Suddenly, she asks around the room, “Can I talk louder?”

“You can talk as loud as you want,” one of her granddaughters replies. “It’s your house.”

It is a busy day for the 88-year-old Lieberman, but she is in a reflective mood, spouting small words of wisdom on being a good Jewish mother: “In raising a child, spoil them but love them,” she says. “That’s the secret.”

And when a reporter needs a little help with her Yiddish, Marcia Lieberman tries to explain the word “nachas,” helping the reporter pronounce it, translate it to English — she says it means “happiness from relatives and friends” — and even spell it.

Her kitchen seems like something out of a Neil Simon play, complete with flowered drapery, a key chain rack with the word “Shalom” on it and a small menorah on the windowsill.

On her back door, there is a wooden sign with the family’s last name etched in it, and in Hebrew, bruchim haba’im, which means welcome.

The candidate’s mother, a widow, walks with a cane and speaks slowly, but has a great deal of spunk. When her son was the vice presidential nominee in 2000, running with then-Vice President Al Gore, she campaigned across the country for the ticket.

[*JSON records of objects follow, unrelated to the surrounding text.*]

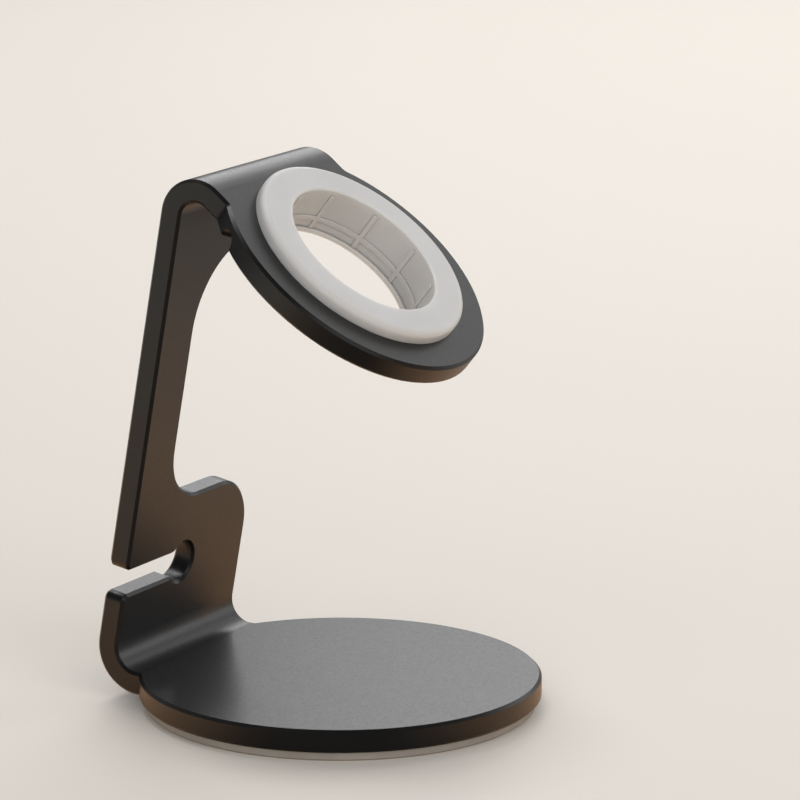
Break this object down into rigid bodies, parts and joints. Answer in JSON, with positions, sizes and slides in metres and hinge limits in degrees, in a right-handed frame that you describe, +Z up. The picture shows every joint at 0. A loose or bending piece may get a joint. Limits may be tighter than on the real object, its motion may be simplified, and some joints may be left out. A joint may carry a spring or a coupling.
{
  "type": "smartwatch charging stand",
  "caption": "Bent plate stand with a round foot, a leaning upright with a cable slot and a sloping head whose soft ring holds a round watch charger.",
  "frame": {"origin": "on the table, at the centre of the foot's round edge", "axes": "+Z up, -Y towards the side that the watch faces, +X to the right seen from the front"},
  "size_m": [0.07, 0.073, 0.0937],
  "materials": {
    "plate_black": "fine matte black coating",
    "ring_silicone": "satin pale grey silicone",
    "pad_silicone": "matte grey silicone"
  },
  "bodies": {
    "root": {"stand_plate": "plate_black", "charger_ring": "ring_silicone", "foot_pad": "pad_silicone"}
  },
  "joints": []
}
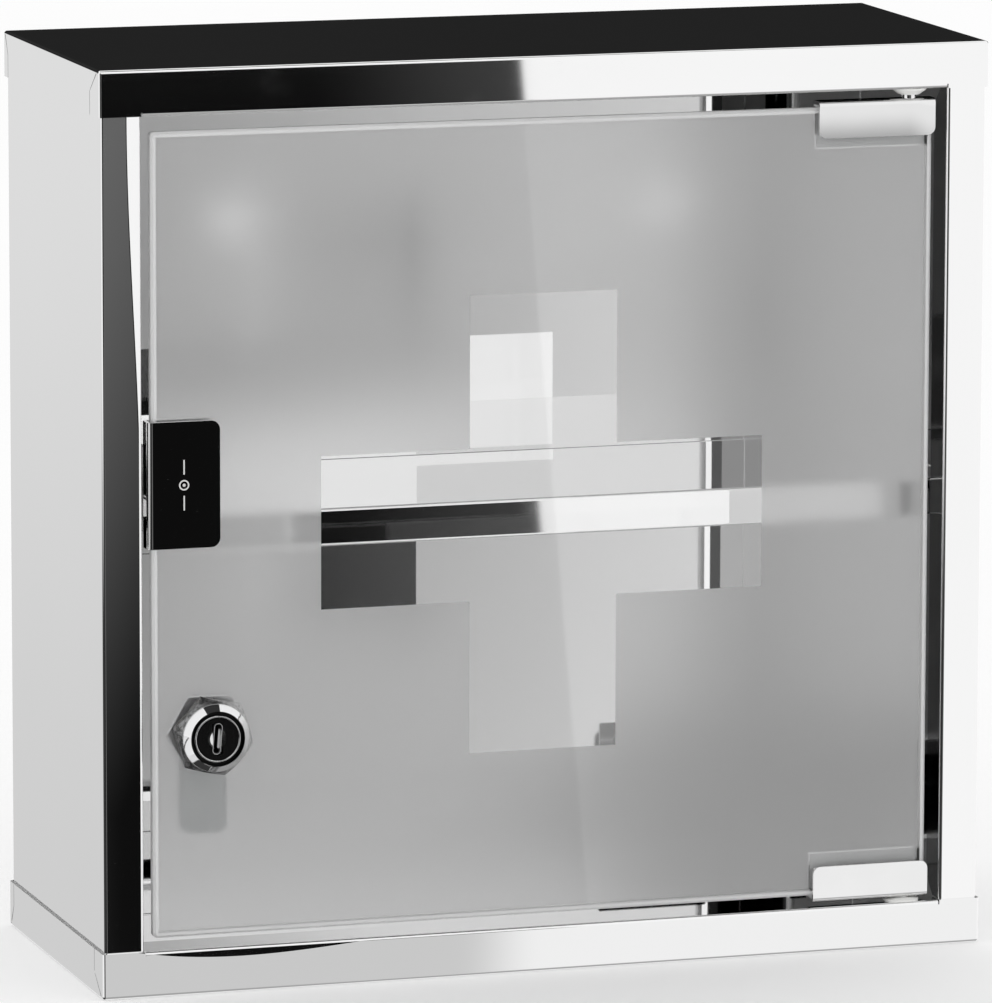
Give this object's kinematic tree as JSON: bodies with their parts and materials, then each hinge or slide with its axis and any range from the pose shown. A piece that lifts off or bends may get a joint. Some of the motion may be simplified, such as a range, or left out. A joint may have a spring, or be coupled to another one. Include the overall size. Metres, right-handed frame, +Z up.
{
  "type": "wall medicine cabinet",
  "caption": "Small square wall cabinet of polished stainless sheet with a frosted glass door on pivot clips, a shelf, a push-to-open catch and a cam lock.",
  "frame": {"origin": "middle of the base face, on the plane that the bottom cap would stand on", "axes": "+X to the right of someone who faces the door, +Y to the wall, +Z up"},
  "size_m": [0.3, 0.1235, 0.3],
  "materials": {
    "polished_stainless": "stainless sheet polished to a mirror",
    "chromed_steel": "chrome plated and polished",
    "chromed_zinc": "zinc casting, chrome plated and polished",
    "plug_metal": "nickel plated, satin face",
    "zinc_steel": "zinc plated steel",
    "spring_steel": "drawn spring wire",
    "magnet_metal": "nickel plated magnet",
    "door_glass": "toughened glass, etched on its back except for a clear cross",
    "clear_liner": "soft clear plastic",
    "white_nylon": "white nylon, as moulded",
    "white_plastic": "white plastic, as moulded",
    "black_plastic": "glossy black plastic",
    "black_rubber": "soft black washer"
  },
  "bodies": {
    "cabinet": {"top_cap": "polished_stainless", "bottom_cap": "polished_stainless", "left_side_panel": "polished_stainless", "right_side_panel": "polished_stainless", "back_panel": "polished_stainless", "shelf": "polished_stainless", "top_pivot_bush": "white_nylon", "bottom_pivot_bush": "white_nylon", "top_pivot_washer": "white_nylon", "bottom_pivot_washer": "white_nylon", "latch_housing": "white_plastic", "latch_spring": "spring_steel", "latch_screws": "zinc_steel", "latch_nuts": "zinc_steel"},
    "door": {"glass_door": "door_glass", "top_hinge_clip": "chromed_steel", "bottom_hinge_clip": "chromed_steel", "top_hinge_liner": "clear_liner", "bottom_hinge_liner": "clear_liner", "top_pivot_pin": "chromed_steel", "bottom_pivot_pin": "chromed_steel", "hinge_grub_screws": "zinc_steel", "strike_plate": "chromed_steel", "strike_pad": "clear_liner", "lock_housing": "chromed_zinc", "lock_washers": "black_rubber", "lock_nut": "chromed_zinc"},
    "lock_barrel": {"lock_plug": "plug_metal", "lock_face_ring": "black_plastic", "lock_cam": "zinc_steel", "cam_washer": "zinc_steel", "cam_screw": "zinc_steel"},
    "latch_push": {"latch_plunger": "white_plastic", "latch_magnet": "magnet_metal"}
  },
  "joints": [
    {"name": "door_hinge", "type": "hinge", "parent": "cabinet", "child": "door", "pos_m": [0.1245, -0.054, 0.15], "axis": [0, 0, 1], "range_deg": [0, 120]},
    {"name": "lock_turn", "type": "hinge", "parent": "door", "child": "lock_barrel", "pos_m": [-0.1124, -0.056, 0.084], "axis": [0, 1, 0], "range_deg": [0, 90]},
    {"name": "latch_press", "type": "slide", "parent": "cabinet", "child": "latch_push", "axis": [0, 1, 0], "range_m": [0, 0.003], "stiffness_N_per_m": 300, "springref_m": -0.008, "deforming": ["latch_spring"]}
  ]
}
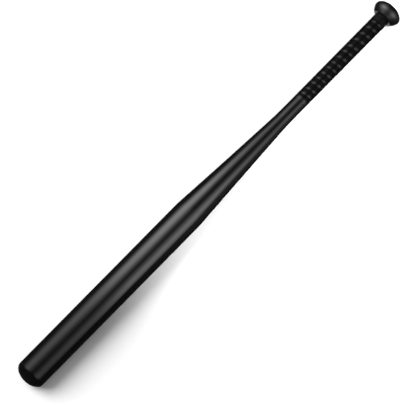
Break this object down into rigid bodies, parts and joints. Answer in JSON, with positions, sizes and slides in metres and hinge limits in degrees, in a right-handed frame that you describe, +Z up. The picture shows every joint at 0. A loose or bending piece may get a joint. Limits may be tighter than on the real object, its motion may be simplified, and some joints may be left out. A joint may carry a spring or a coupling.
{
  "type": "baseball bat",
  "caption": "Black metal baseball bat with a straight round barrel and domed end, a long taper, a spiral-wound grip and a mushroom knob.",
  "frame": {"origin": "on the ground below the middle of the bat, which lies on its barrel; the bat's axis is one barrel radius above it", "axes": "+X along the bat from the barrel to the knob, +Z up, +Y to the left of +X"},
  "size_m": [0.864, 0.05, 0.05],
  "materials": {
    "black_paint": "satin black coat on aluminium alloy, the weld bead at the knob included",
    "cap_plastic": "satin black, moulded, to match the barrel",
    "adhesive": "cured adhesive",
    "foam": "closed-cell foam",
    "plug_rubber": "matt black rubber",
    "underlay_foam": "thin soft backing",
    "grip_leather": "black synthetic leather tape with a fine grain",
    "band_tape": "smooth black vinyl tape"
  },
  "bodies": {
    "root": {"barrel_tube": "black_paint", "end_cap": "cap_plastic", "cap_bond": "adhesive", "barrel_foam": "foam", "handle_plug": "foam", "knob": "black_paint", "knob_weld": "black_paint", "knob_plug": "plug_rubber", "grip_underlay": "underlay_foam", "grip_tape": "grip_leather", "upper_band": "band_tape", "lower_band": "band_tape"}
  },
  "joints": []
}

And when Gore announced last December that he would not seek the Democratic nomination in 2004, the senator’s mom was the only member of the family who was doing media interviews.

She expects to be on the campaign trail this time around, too.

“I certainly will, as much as I can,” she said. “I enjoyed it last time, and I’m certain I will enjoy it this time.”

In the home where she raised three children, Marcia Lieberman says she didn’t talk about political aspirations with her son when he was young, but instead instilled basic values.

“I taught him that everyone is born equal. You can make friends with anyone you meet.”

But as he grew, she says she knew that he would go far in politics because he understands people.

She likens her son to John F. Kennedy, who as a presidential candidate in 1960 was trying to be the first Catholic in the White House.

She is proud of her observant Jewish son, but quickly says she does not think Jewish families are any different from others.

And like any good mother, she has a bold prediction for 2004 and beyond: “He’ll be the best president there ever was. I’ll tell you that.”